I know its not legal to have open long and short position on specific security (on two stock exchanges - NSE/BSE)
There is nothing illegal about it. There are prescribed ways on how this is addressed.
In Cash Segment / Intra Day trades:
One can short sell a security. If by end of day he does not buy the security; it goes into Auction. The said security is purchased on your behalf. Any profit or loss arising out of this is charged to you.
Similarly one can buy a security; if one does not pay the amount by end of day; it would go into auction and sold. Any profit or loss arising out of this is charged to you.
If you short sell a security on one exchange; you have to buy it on same exchange. If you buy on other exchange; it will not be adjusted against this short position.
Also is it legal to have long position on stock and short its derivative (future/option)?

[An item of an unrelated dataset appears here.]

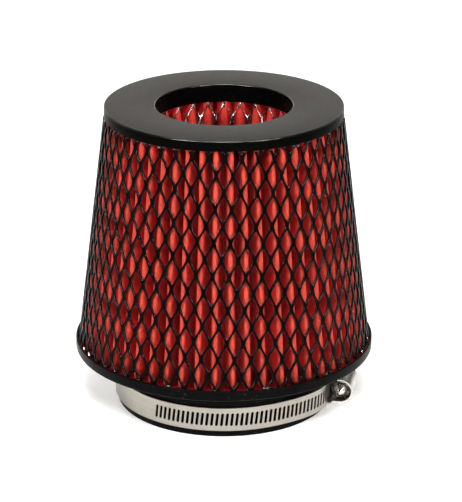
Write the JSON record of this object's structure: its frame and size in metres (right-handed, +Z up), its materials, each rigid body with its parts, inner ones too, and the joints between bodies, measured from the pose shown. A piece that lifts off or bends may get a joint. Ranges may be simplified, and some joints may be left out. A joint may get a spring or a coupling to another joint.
{
  "type": "air filter",
  "caption": "Open-cone pleated air filter with an inverted inner cone, a black guard mesh over red media, and a rubber neck held by a worm-drive clamp.",
  "frame": {"origin": "centre of the neck's flat lower face, where the filter pushes onto the intake pipe", "axes": "+Z up the filter's axis from the neck to the open top; +X towards the clamp's housing, 11 degrees round from it; +Y away from the side with the clamp's slots"},
  "size_m": [0.15, 0.15, 0.1544],
  "materials": {
    "base_flange": "moulded, semi-gloss black",
    "top_cap": "moulded, semi-gloss black",
    "inner_cone_cup": "moulded black",
    "base_potting": "cast sealing compound",
    "top_potting": "cast sealing compound",
    "inner_cup_potting": "cast sealing compound",
    "outer_guard_mesh": "gloss black coating on expanded metal",
    "outer_media": "oiled red cotton gauze",
    "outer_media_seam_clip": "plain crimped strip",
    "outer_support_mesh": "bare expanded metal",
    "inner_guard_mesh": "bare expanded metal",
    "inner_media": "oiled red cotton gauze",
    "inner_media_seam_clip": "plain crimped strip",
    "inner_support_mesh": "bare expanded metal",
    "clamp_band": "rolled stainless strip",
    "clamp_saddle": "rolled stainless strip",
    "clamp_housing": "stamped stainless sheet",
    "clamp_strap": "rolled stainless strip with punched slots",
    "clamp_screw": "plated steel screw"
  },
  "bodies": {
    "filter": {"base_flange": "base_flange", "top_cap": "top_cap", "inner_cone_cup": "inner_cone_cup", "base_potting": "base_potting", "top_potting": "top_potting", "inner_cup_potting": "inner_cup_potting", "outer_guard_mesh": "outer_guard_mesh", "outer_media": "outer_media", "outer_media_seam_clip": "outer_media_seam_clip", "outer_support_mesh": "outer_support_mesh", "inner_guard_mesh": "inner_guard_mesh", "inner_media": "inner_media", "inner_media_seam_clip": "inner_media_seam_clip", "inner_support_mesh": "inner_support_mesh"},
    "clamp": {"clamp_band": "clamp_band", "clamp_saddle": "clamp_saddle", "clamp_housing": "clamp_housing"},
    "strap": {"clamp_strap": "clamp_strap"},
    "screw": {"clamp_screw": "clamp_screw"}
  },
  "joints": [
    {"name": "clamp_swivel", "type": "hinge", "parent": "filter", "child": "clamp", "pos_m": [0, 0, 0.00975], "axis": [0, 0, 1], "continuous": true},
    {"name": "screw_turn", "type": "hinge", "parent": "clamp", "child": "screw", "pos_m": [0.06022, -0.01171, 0.00975], "axis": [-0.1908, -0.9816, 0], "range_deg": [-2160, 720]},
    {"name": "strap_take_up", "type": "hinge", "parent": "clamp", "child": "strap", "pos_m": [0, 0, 0.00975], "axis": [0, 0, 1], "range_deg": [-15.33, 5.12]}
  ],
  "couplings": [
    {"joint": "strap_take_up", "follows": "screw_turn", "ratio": 0.0070925}
  ]
}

There are no restrictions.
Edit:
@yety Party A shorts 10 shares of HDFC today in Intra-Day Cash Segment purchased by Party B. Rather than buying back 10 shares or allowing it to go into auction... Party A borrows 10 HDFC Shares from "X" via SLB for a period of say 6 months [1 month to 1 year]. This is recorded as Party A obligation to "X". These 10 borrowed shares are transferred to Party B. So Party "X" doesn't have any HDFC shares at this point in time. However in exchange, Party X receives fees for borrowing from Party A. If there is dividend, are declared, Company pays Party B. However SLB recovers identical amount from Party A and pays Party X. If there is 1:1 split, now party A owes Party X 20 HDFC Shares. On maturity [after 6 months], Party A has to buy these from market and given back the borrowed shares to Party X.
If there are some other corporate actions, i.e. mergers / amalgamations ... the obligation of Party A to Party X is closed immediately and position settled.
Of course there are provisions whereby party A can pay back the shares earlier or party X can ask for shares earlier and there are rules/trades/mechanisms to facilitate this.